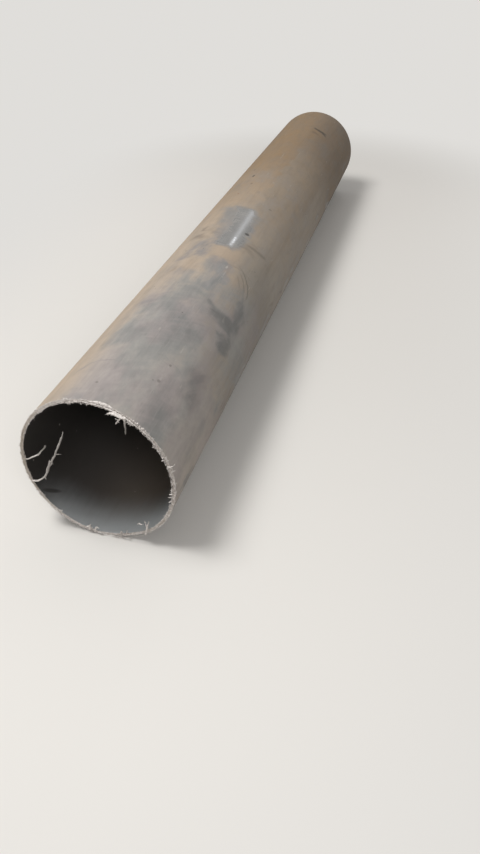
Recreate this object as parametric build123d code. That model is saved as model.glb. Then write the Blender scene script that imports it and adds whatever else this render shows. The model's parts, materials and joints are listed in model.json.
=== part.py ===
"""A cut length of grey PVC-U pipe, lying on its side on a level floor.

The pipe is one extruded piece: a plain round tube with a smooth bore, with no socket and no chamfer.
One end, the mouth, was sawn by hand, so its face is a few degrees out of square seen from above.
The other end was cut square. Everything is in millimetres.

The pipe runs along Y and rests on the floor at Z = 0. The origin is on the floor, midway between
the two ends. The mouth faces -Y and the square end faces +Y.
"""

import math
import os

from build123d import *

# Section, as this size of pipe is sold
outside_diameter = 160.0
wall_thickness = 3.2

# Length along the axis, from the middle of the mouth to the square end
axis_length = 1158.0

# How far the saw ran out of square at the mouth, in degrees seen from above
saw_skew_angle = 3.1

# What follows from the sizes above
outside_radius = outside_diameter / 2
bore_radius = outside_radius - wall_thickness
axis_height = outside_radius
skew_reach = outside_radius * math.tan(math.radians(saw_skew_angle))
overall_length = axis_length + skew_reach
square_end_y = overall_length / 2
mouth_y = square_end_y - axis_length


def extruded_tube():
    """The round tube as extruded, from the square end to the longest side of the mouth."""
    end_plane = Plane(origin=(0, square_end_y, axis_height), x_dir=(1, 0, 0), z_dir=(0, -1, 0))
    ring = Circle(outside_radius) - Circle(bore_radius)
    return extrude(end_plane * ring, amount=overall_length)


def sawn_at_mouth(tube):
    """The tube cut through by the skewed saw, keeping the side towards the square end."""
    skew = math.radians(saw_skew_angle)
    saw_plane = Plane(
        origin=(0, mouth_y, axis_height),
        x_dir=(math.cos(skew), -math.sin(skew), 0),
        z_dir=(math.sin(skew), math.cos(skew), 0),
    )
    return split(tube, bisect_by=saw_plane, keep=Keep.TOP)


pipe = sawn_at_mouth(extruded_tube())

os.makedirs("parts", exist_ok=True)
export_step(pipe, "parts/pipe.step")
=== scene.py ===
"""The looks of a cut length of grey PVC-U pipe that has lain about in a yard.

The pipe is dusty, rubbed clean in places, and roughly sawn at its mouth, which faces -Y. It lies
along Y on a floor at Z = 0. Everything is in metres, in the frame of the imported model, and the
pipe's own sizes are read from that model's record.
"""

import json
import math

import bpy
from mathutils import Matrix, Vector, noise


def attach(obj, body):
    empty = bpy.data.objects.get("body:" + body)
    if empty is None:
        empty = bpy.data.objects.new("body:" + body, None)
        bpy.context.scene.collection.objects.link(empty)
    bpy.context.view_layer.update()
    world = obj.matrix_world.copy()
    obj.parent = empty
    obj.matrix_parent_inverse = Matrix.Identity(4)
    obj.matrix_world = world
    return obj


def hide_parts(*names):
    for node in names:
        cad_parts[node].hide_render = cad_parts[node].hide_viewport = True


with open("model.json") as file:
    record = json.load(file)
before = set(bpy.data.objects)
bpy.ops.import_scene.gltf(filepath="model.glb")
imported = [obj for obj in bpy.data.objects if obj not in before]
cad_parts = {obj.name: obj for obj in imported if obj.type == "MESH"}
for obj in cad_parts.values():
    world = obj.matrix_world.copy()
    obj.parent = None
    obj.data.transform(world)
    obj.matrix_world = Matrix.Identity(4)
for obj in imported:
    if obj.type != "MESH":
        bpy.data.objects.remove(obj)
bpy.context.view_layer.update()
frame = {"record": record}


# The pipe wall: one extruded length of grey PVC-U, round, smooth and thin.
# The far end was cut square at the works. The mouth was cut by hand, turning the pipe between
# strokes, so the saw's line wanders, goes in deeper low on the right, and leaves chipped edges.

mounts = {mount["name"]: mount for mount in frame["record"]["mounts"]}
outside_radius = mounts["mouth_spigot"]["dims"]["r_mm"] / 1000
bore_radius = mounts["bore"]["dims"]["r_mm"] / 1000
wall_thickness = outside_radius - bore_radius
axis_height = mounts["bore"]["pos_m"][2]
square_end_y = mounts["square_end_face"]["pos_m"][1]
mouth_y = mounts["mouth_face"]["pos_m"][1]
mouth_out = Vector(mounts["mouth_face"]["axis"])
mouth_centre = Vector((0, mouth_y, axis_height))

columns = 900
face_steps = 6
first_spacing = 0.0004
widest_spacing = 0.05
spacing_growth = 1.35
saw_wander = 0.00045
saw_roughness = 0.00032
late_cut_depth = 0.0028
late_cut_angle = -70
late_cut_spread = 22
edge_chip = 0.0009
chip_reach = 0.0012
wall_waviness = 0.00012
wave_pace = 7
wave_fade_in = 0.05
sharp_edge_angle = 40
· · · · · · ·
(WRITTEN REQUEST) Quote verbatim the opening lines of the listing above, ending with the line where "mouth_y = square_end_y - axis_length" appears; include both endpoints and nothing more.

(FINISHED ANSWER)
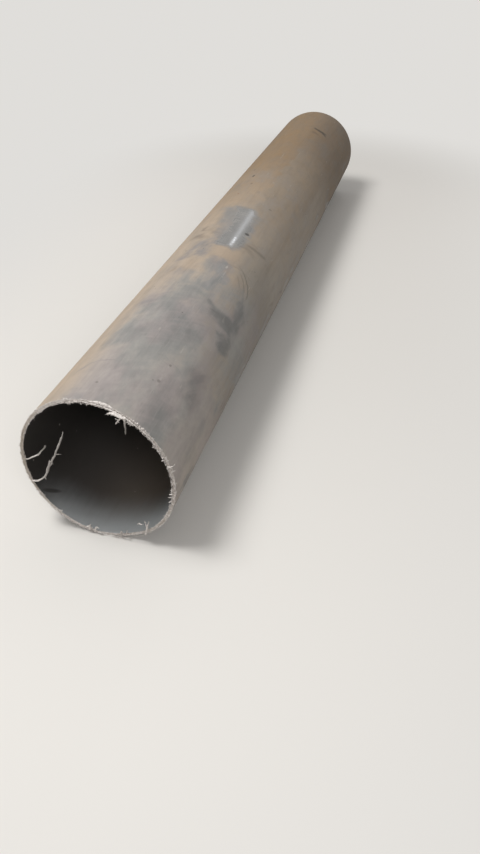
Recreate this object as parametric build123d code. That model is saved as model.glb. Then write the Blender scene script that imports it and adds whatever else this render shows. The model's parts, materials and joints are listed in model.json.
=== part.py ===
"""A cut length of grey PVC-U pipe, lying on its side on a level floor.

The pipe is one extruded piece: a plain round tube with a smooth bore, with no socket and no chamfer.
One end, the mouth, was sawn by hand, so its face is a few degrees out of square seen from above.
The other end was cut square. Everything is in millimetres.

The pipe runs along Y and rests on the floor at Z = 0. The origin is on the floor, midway between
the two ends. The mouth faces -Y and the square end faces +Y.
"""

import math
import os

from build123d import *

# Section, as this size of pipe is sold
outside_diameter = 160.0
wall_thickness = 3.2

# Length along the axis, from the middle of the mouth to the square end
axis_length = 1158.0

# How far the saw ran out of square at the mouth, in degrees seen from above
saw_skew_angle = 3.1

# What follows from the sizes above
outside_radius = outside_diameter / 2
bore_radius = outside_radius - wall_thickness
axis_height = outside_radius
skew_reach = outside_radius * math.tan(math.radians(saw_skew_angle))
overall_length = axis_length + skew_reach
square_end_y = overall_length / 2
mouth_y = square_end_y - axis_length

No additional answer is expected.